L to R: Bette White, chair of Harlem Hospital CAB; Reba Williams, M.D., medical director Renaissance Health Care Network; Bernadette McKentney-Brown, associate executive director, Renaissance Health Care Network; Ruth Clark, co-chair of the Joint Legislative Breakfast; Melvin Christian, co-chair of the Joint Legislative Breakfast; Jackie Rowe-Adams, chair, Renaissance Health Care Network CAB; and Denise C. Soares, senior vice president Generation+/Northern Manhattan Hospitals Corporation (128494)

Saturday, March 7, the Renaissance Health Care Network and Harlem Hospital community advisory boards held their Joint Legislative Breakfast at Harlem Hospital Center.

The event was co-chaired by Renaissance Health Care Network CAB Vice Chair Ruth Clark and Harlem Hospital Center Second Vice Chair Melvin Christian. Assemblyman Keith L.T. Wright was the keynote speaker, with remarks from Elsie McCabe Thompson, president of NYC Mission Society, and Senior Vice Presidents Denise C. Soares and LaRay Brown.

The following political leaders were in attendance: Rep. Charles B. Rangel, Councilwomen Inez Dickens, Manhattan Borough President Gale Brewer and New York City Comptroller Scott Stringer. The following officers from Gotham Health were in attendance: CEO Dr. Walid Michelen, COO Anita Hill, Board Chair Dr. Dorothy McCray, Board Vice Chair Elissa Macklin and Denisha Johnson-Williams, who is also a member of the Renaissance Health Care Network CAB. Senior Director, HHC President’s Office of Special Projects Erik Cliette was in attendance, and from Assemblyman Keith Wright’s office, Chief of Staff Jeanine Johnson and Senior Manager Maurice A. Cummings were in attendance.

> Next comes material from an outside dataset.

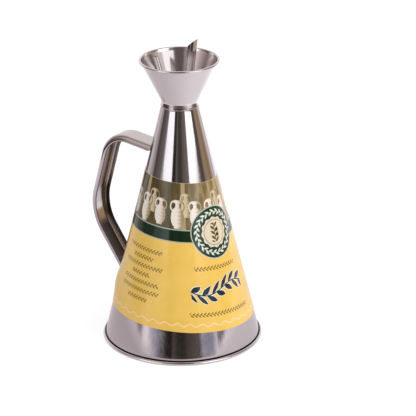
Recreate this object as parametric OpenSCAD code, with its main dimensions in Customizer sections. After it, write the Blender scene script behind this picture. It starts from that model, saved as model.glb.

The invocation was given by Imam Abdullah, Harlem Hospital Muslim chaplain, with whom a delegation of Muslim leaders was in attendance.

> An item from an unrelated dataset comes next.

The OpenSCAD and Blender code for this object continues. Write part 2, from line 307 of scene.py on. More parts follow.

Bette White, chair of Harlem Hospital Center CAB, and Jackie Rowe-Adams, chair of the Renaissance Health Care Network CAB, said this year’s theme was “Intergenerational Health Care: A 21st Century Model.” The process of aging means different health services varies significantly by age. The association between age and health care raises a number of issues related to intergenerational complications, including social resources across age groups and health-cost increase in the public sector.